3) TRANSLATOR’S NOTE: Most probably the author means Ministerstvo zahraničních věcí (The Foreign Affairs Ministry).

4) TRANSLATOR’S NOTE: Most probably the author means Ministerstvo národní obrany (The Ministry of National Defence).

5) Once it was the shortage of paper, allotted by the publishing house, another time the paper was given by the publishing house to a different work, in their opinion possibly more profitable one. When the work was already being published at Strojil’s in Přerov, I fell ill with such a deadly illness that I was no longer able to make press corrections, so the book work was swept (it was a Christmas market) and the publication of the book again postponed. Otto’s publishing house was soon after that (1948) taken over by the army administration and changed into the publishing house Naše vojsko (Our Army), while I was told that the manuscript of Janáčkův žák (Janáček’s Pupil) was sent to the Ministry of Enlightenment and Culture, which, however, did not give me any information about it.
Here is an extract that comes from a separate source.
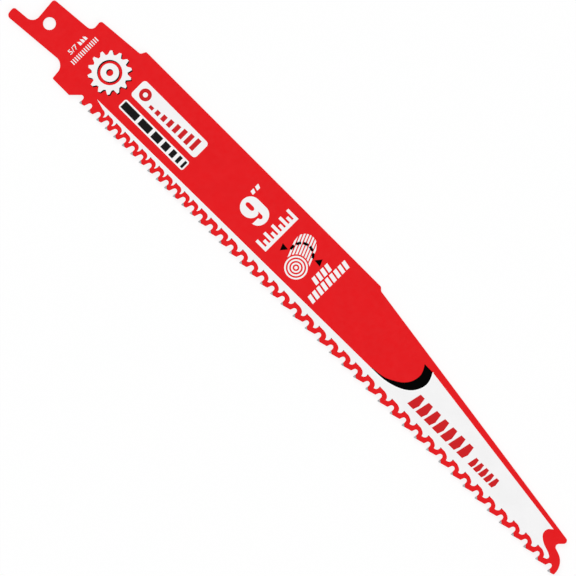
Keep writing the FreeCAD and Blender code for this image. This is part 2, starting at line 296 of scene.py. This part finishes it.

And when I sent the counterpart to a certain prominent publishing house, whose name I do not remember any longer, I was told that the work cannot be published for certain serious reasons. I understood this in such a way that the “tendency” of my work does not suit the need of the time since in my work Janáček is presented as the teacher of an organ school, as a teacher of church music, which made his fervent attitude towards this kind of composition obvious, yes, fervent, convincingly fervent. This was why I stopped any further attempts at having the extensive Janáček’s Pupil published. Regretful that I did not obey the request of Dr. Pavel Eisner who, after reading my work in manuscript (1945), asked me to take the work back from the Otto publishing house and to give it to him, that he will immediately publish it in the Girgal publishing house. I would have done so, but why did I hesitate? In deference to Dr. Miloslav Novotny (an editor of the Družstevní práce publishing house), who (after a review) recommended my work to the Otto publishing house, and thus it was accepted and the contract signed.